The Cary Community Plan’s Public Hearing took place in Autumn 2016 and was adopted by Cary’s Town Council in January 2017.


Story by Michael Papich. Photos by Hal Goodtree, Google Maps and the Cary Community Plan.

5 replies
  1. Johnny Jones
    Johnny Jones says:

    What the people of the area need to face is that the downtown either goes forward and becomes a thriving community for which there is tremendous potential (OR) if falls deeper into the decay that had begun taking hold. Obvious respect needs to be paid to the integration of these developments with existing communities but the density in some areas is necessary. Just an opinion but 4 story limit, lets keep in quaint….downtown Raleigh is just a few miles away.

    Reply
  2. Brent
    Brent says:

    Downtown Cary needs to remain a vital center of our community.

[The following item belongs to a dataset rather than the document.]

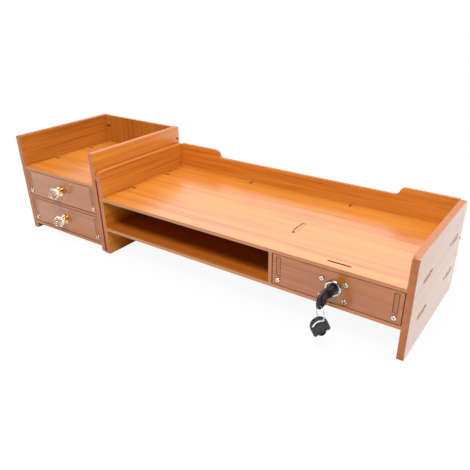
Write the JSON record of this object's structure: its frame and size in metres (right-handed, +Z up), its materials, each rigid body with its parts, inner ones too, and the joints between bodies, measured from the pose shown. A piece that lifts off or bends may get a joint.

At the same time, we need to preserve the downtown Cary historic district. This is perhaps our most important National Register Historic District and it is threatened by development that fails to consider historic preservation.

    The sad part is that progress and historic preservation can easily go hand-in-hand, as demonstrated many times all over the country.

    Please consider our history as we move to the future.

    Reply
  3. Bea
    Bea says:

    I would like the downtown area to stay quant. The Cameron Village area is grotesque with all the multistory housing it makes it claustrophobic. Parking could become a problem if there are too many buildings.

    Reply
  4. Johnny Jones
    Johnny Jones says:

    I certainly agree with Brent & Bea’s comments….quaint & thriving downtown. I’m not sure of the ratio, but for a downtown to thrive there has to be a substantial portion of the population that actually lives there & not just coming in to shop, go to restaurants, etc. These downtown residents furnish the base clientele that’s needed for the local businesses to sustain themselves. To accommodate this there has to be a degree of density & multistory developments. But again, do it well, plenty of parking & with respect to surrounding communities.